Aim — Repeat the whole listing exactly as written.

Data segment —
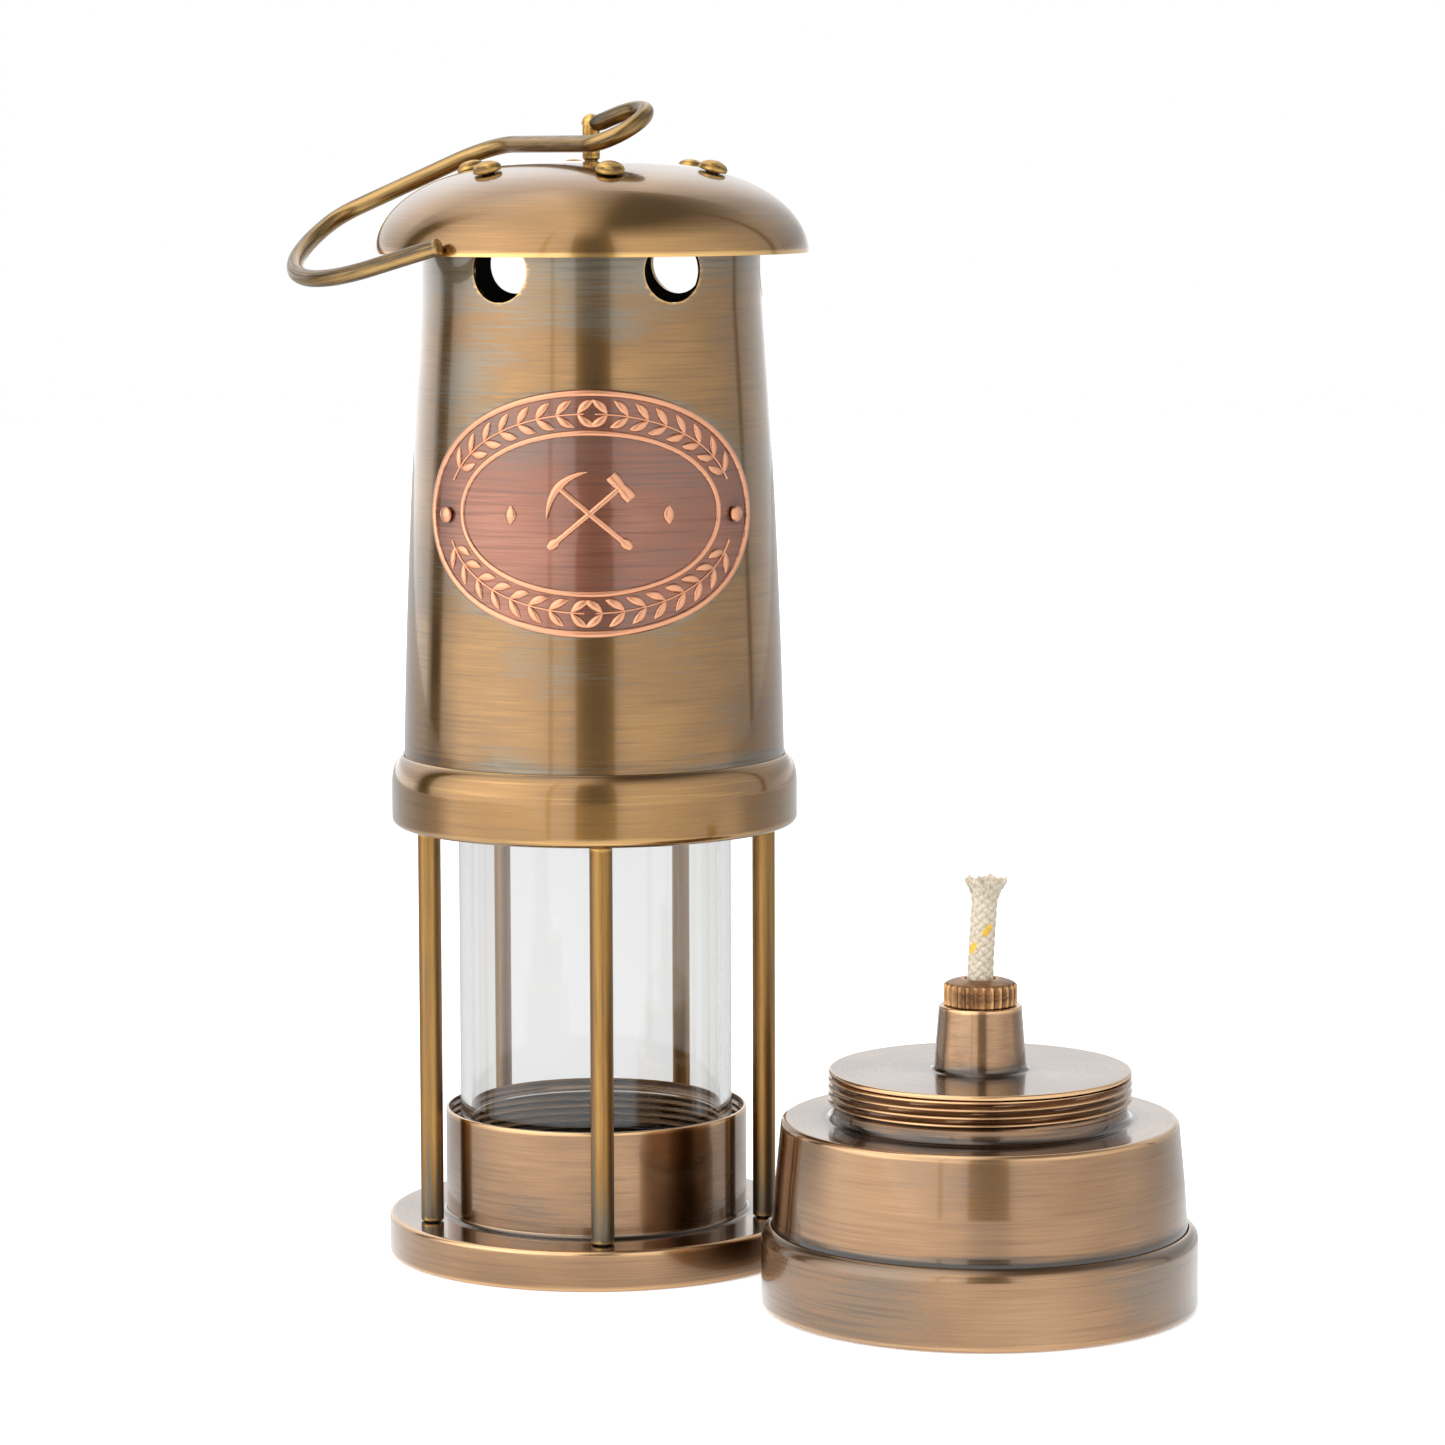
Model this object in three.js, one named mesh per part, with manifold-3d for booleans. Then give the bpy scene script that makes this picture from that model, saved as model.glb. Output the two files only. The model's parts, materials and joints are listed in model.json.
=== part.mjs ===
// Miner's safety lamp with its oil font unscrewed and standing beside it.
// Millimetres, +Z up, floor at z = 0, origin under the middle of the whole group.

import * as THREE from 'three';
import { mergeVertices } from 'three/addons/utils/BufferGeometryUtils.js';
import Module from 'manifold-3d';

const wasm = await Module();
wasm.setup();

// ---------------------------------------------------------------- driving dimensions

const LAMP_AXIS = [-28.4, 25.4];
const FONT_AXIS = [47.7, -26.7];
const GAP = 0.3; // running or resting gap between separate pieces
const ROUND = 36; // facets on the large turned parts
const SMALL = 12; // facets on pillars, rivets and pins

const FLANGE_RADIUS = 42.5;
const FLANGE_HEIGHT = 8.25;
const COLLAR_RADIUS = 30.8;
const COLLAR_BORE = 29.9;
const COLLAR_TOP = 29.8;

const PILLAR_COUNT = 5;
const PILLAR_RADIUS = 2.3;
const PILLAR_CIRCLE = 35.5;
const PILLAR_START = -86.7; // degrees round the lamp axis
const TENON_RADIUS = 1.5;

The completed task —
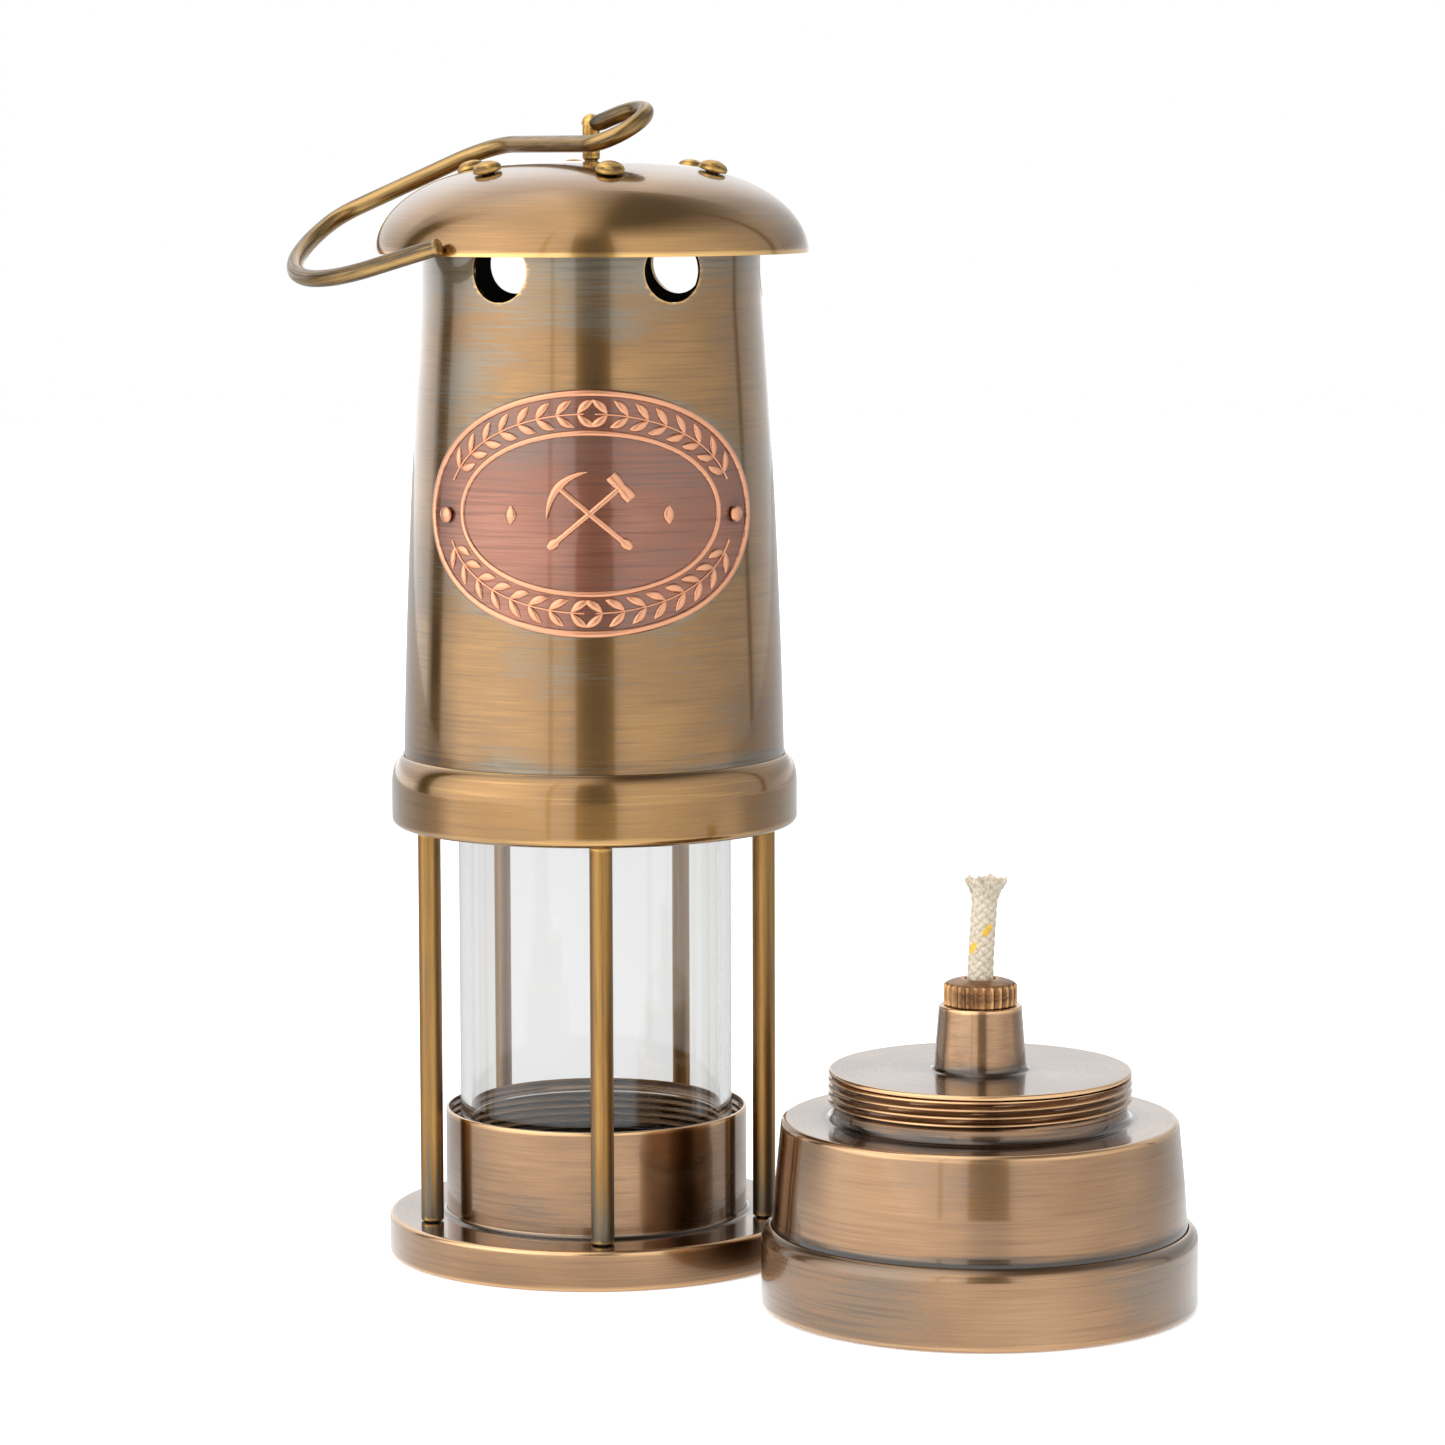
Model this object in three.js, one named mesh per part, with manifold-3d for booleans. Then give the bpy scene script that makes this picture from that model, saved as model.glb. Output the two files only. The model's parts, materials and joints are listed in model.json.
=== part.mjs ===
// Miner's safety lamp with its oil font unscrewed and standing beside it.
// Millimetres, +Z up, floor at z = 0, origin under the middle of the whole group.

import * as THREE from 'three';
import { mergeVertices } from 'three/addons/utils/BufferGeometryUtils.js';
import Module from 'manifold-3d';

const wasm = await Module();
wasm.setup();

// ---------------------------------------------------------------- driving dimensions

const LAMP_AXIS = [-28.4, 25.4];
const FONT_AXIS = [47.7, -26.7];
const GAP = 0.3; // running or resting gap between separate pieces
const ROUND = 36; // facets on the large turned parts
const SMALL = 12; // facets on pillars, rivets and pins

const FLANGE_RADIUS = 42.5;
const FLANGE_HEIGHT = 8.25;
const COLLAR_RADIUS = 30.8;
const COLLAR_BORE = 29.9;
const COLLAR_TOP = 29.8;

const PILLAR_COUNT = 5;
const PILLAR_RADIUS = 2.3;
const PILLAR_CIRCLE = 35.5;
const PILLAR_START = -86.7; // degrees round the lamp axis
const TENON_RADIUS = 1.5;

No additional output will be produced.